The Environmental Review Tribunal has granted a request to have
expert witnesses testify via telephone conference call when the
appellants argued that it would be too costly to have them attend
in person, and that videoconferencing was also costly, as well as
prone to technological failure.
In Pitt v. Director, Ministry of the
Environment, 2014 CarswellOnt 3093 (which was ultimately
dismissed) the appellants in an anti-wind appeal sought to have
two experts on skydiving testify via telephone conference call
because they resided in Great Britain and the U.S. The appellants
also argued that due to the technical nature of the evidence to be
given by these witnesses, assessing their demeanour (one of the
main justifications for normally requiring witnesses to testify in
person) would also be less important.
The Tribunal agreed:
 The Tribunal finds that the goal of facilitating and
enhancing access and public participation favours granting the
appellants' request in this case.

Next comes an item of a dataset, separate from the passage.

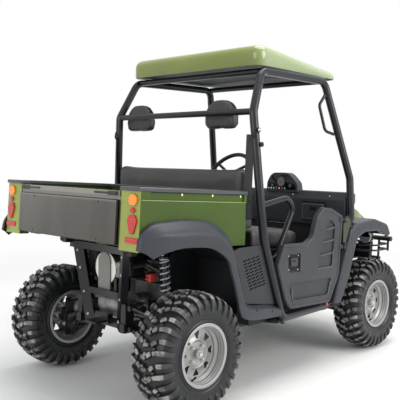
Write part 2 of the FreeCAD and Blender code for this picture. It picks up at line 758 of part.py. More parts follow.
def driveline():
    """Engine, gearboxes and exhaust, each at its real place."""
    block = box(330, 640, -130, 130, 300, 560)
    barrel = rod(vec(300, 0, 560), vec(300, 0, 700), 62)
    fins = [rod(vec(300, 0, 580 + 24 * i), vec(300, 0, 588 + 24 * i), 82) for i in range(5)]
    lower = box(220, 335, -110, 110, 300, 575)
    cover = rod(vec(430, 130, 450), vec(430, 168, 450), 90)
    foot_z = RAIL_Z + 20 + SEAT_GAP
    feet = [box(256, 284, y - 20, y + 20, foot_z, 310) for y in (-70, 70)]
    feet += [box(600, 712, y - 20, y + 20, foot_z, 312) for y in (-70, 70)]
    engine = fuse([block, lower, barrel, cover] + fins + feet)
    write("engine", engine)
    rear_case = rod(vec(0, -95, REAR_CASE_Z), vec(0, 95, REAR_CASE_Z), 78)
    rear_outputs = rod(vec(0, -REAR_CASE_Y, REAR_CASE_Z), vec(0, REAR_CASE_Y, REAR_CASE_Z), 38)
    rear_nose = rod(vec(60, 0, REAR_CASE_Z), vec(200, 0, REAR_CASE_Z), 40)
    front_case = rod(vec(WHEELBASE, -FRONT_CASE_Y, TYRE_R), vec(WHEELBASE, FRONT_CASE_Y, TYRE_R), 68)
    shaft = rod(vec(640 + SEAT_GAP, 0, TYRE_R), vec(WHEELBASE - 60, 0, TYRE_R), 16)
    hold_y = RAIL_Y - RAIL_W / 2 - SEAT_GAP
    rear_hold = box(30, 60, -hold_y, hold_y, REAR_RAIL_Z - 10, REAR_RAIL_Z + 22)
    front_hold = box(WHEELBASE - 57, WHEELBASE - 35, -hold_y, hold_y, 255, 282)
    front_end = fuse([front_case, shaft, front_hold])
    rear_end = fuse([rear_case, rear_outputs, rear_nose, rear_hold])
    write("gearboxes", Part.makeCompound(rear_end.Solids + front_end.Solids))
    can = rod(vec(MUFFLER_X, MUFFLER_Y, MUFFLER_Z), vec(40, MUFFLER_Y, MUFFLER_Z), MUFFLER_R)
    pipe = bent_tube([vec(20, -40, 690), vec(150, -60, 700), vec(226, -150, 640), vec(300, -150, 600),
                      vec(300, -30, 600)], 19, 24)
    write("muffler", fuse([can, pipe.cut(engine)]))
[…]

In this regard, the Tribunal
notes that none of the parties disagreed that video-conferencing
presented technical challenges, thereby raising questions whether
this electronic method of hearing would be sufficiently reliable to
ensure that there would be no disruptions in hearing the testimony
of these witnesses. The witnesses all reside outside Canada at
considerable distances. Although the Tribunal has considered the
Director's concerns regarding the adequacy of the witness
statements, the Director also indicated that counsel for the
appellants was in the process of providing additional information
to address these concerns. Moreover, the concerns addressed appear
to relate more to the sufficiency of the information provided,
rather than credibility concerns that would require the Tribunal to
judge the demeanor of the witness.
In deciding the issue, the Tribunal balanced the following
There is a significant distance the witnesses must travel to
testify in person;
There is consensus, in this case, that video-conferencing is
not a reliable solution; and
The witnesses will provide primarily technical and opinion
evidence where the content of the opinions is more probative of
witness credibility than their demeanor.
In addition, although the approval holder objected to the
request, it was not able to establish that it would suffer
prejudice if the request were to be granted.
To what extent the Tribunal may allow such requests in the
future, however, is not clear. In arriving at its conclusion, the
Tribunal warned that "not every case will warrant proceeding
by TCC only. The Tribunal accepts that a witness should not be
excused from attending at a hearing to testify, simply because the
witness finds it inconvenient to do so."